Начало осени 1941 года не принесло никаких новостей из СССР по давно ожидавшемуся вопросу религиозной свободы. В сентябре 1941 года на обеде в Торговом Представительстве США в Лондоне посол СССР Майский заявил, что в СССР существует свобода исполнения религиозных обрядов и свобода антирелигиозной пропаганды.3 Это заявления было воспринято на Западе с разочарованием, поскольку все давно ждали большего. Отмечалось, что точно такие же заявления были после учреждения Сталинской конституции, что не помешало Советскому Союзу произвести сильнейшее наступление на религию в конце 30-х годов. Кроме выступления Майского никаких других официальных заявлений представителей Советского Союза не было. Единственной слабой надеждой промелькнула одна фраза из передачи советского радио. Комментируя принципы Атлантической Хартии и политики США в ходе противостояния Германии, советское радио вдруг заметило, что гитлеризм на Западе «угрожает самому существованию христианства». В настоящее время уже трудно, а может быть и невозможно установить смысл и контекст фразы, однако на Западе даже такая скупая новость вызвала некоторые надежды.

1 октября 1941 года Министерство Информации Великобритании подготовило закрытый меморандум «Вопрос религии в России: его влияние на союзническую пропаганду». В меморандуме подчеркивалось, что всякое обращение внимания на религиозный вопрос в России будет ошибкой, поскольку никаких изменений нет. Если же Советское правительство решит сделать какие-то шаги в этом направлении, то такая новость немедленно распространится по миру. Меморандум советовал ждать изменений, подчеркивая, что пока их нет. При этом Министерство Информации выражало опасение, что подобный шаг может быть воспринят некоторыми, как свидетельство отчаянного положения СССР и уступок против воли.

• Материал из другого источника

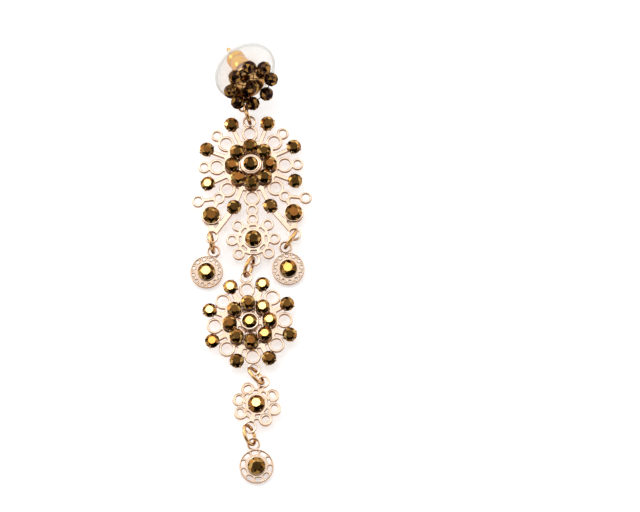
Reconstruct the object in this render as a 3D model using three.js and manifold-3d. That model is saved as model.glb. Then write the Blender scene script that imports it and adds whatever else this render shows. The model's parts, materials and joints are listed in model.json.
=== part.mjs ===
import * as THREE from "three";
import { mergeVertices } from "three/addons/utils/BufferGeometryUtils.js";
import Module from "manifold-3d";

// A chandelier earring lying face up on a flat surface: a beaded ear stud with its post and
// clutch, a large pierced plate with two side drops, a second plate, a flower link and an end
// disc, all joined by jump rings. Millimetres and degrees, +Z up, +Y towards the ear stud.

// Jump rings, and the lugs that they pass through. LUG_PLAY is the wire's play in its hole
const RING_WIRE = 0.65;
const RING_OUTER = 4.2;
const RING_SEGMENTS = 14;
const WIRE_SIDES = 6;
const LUG_PLAY = 0.5;
const LUG_WALL = 0.38;
const LUG_THICKNESS = 0.4;

// How far fused shapes run into each other
const WELD = 0.25;

// Cast plates and discs
const PLATE_THICKNESS = 0.7;
const ROUND_SIDES = 10;
const SMALL_SIDES = 10;
const SLOT_SIDES = 8;
const HOLE_SIDES = 6;
const HUB_SIDES = 20;

// Rings, petals, lobes and stones all stand in eights round a centre
const FOLD = 8;
const EIGHTH = 360 / FOLD;
const UP = 90;
const DOWN = -90;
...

Часть 3. Помощь союзников и свобода церкви в СССР

В октябре 1941 года президент США Рузвельт оказался впервые со времени начала войны вовлеченным в дискуссию о религии в СССР. На второй неделе октября, на пресс-конференции президент неожиданно заявил о том, что в СССР уже якобы существует свобода вероисповедания. Это короткое замечание вызвало большую волну критики в адрес президента. Особенно сильной критика была в религиозных кругах. Некоторые издания выражали мнение, что этим заявлением Рузвельт еще сильнее оттолкнул верующих и прежде всего католиков от своей политики помощи СССР. Критика наблюдалась даже в традиционно-поддерживавших Рузвельта газетах, например в the New York Herald Tribune. Однако газета Таймс в своей передовице указала, что скорее всего президент дал сигнал Москве, чтобы она «гарантировала религиозную свободу» с целью «получить место в вагоне американской помощи»4.

В это же время резидент Рузвельт сделал первые серьезные попытки давления на СССР с целью добиться большей свободы религии. Если быть более точным, то еще во время установления дипломатических отношений с СССР в 1933 году Рузвельт попытался повлиять на Сталина в этом ключе. Тогда, во время встречи американского президента с наркомом иностранных дел Литвиновым Рузвельт попытался обратиться к совести и детским воспоминаниям Литвинова. Он напомнил советскому наркому, что хотя тот и атеист, но наверное его родители, верующие иудеи, учили сына молитвам Богу. И на пороге смерти, возможно, сам нарком переосмыслит свое мировоззрение. История сохранила фразу, отчетливо сказанную Рузвельтом Литвинову. Фраза выглядит очень простой, однако за этой непосредственностью видится скорее искренность Рузвельта. «Это все, что я прошу, Макс – чтобы Россия признала свободу религии»5. Литвинов в ответ лишь усмехнулся.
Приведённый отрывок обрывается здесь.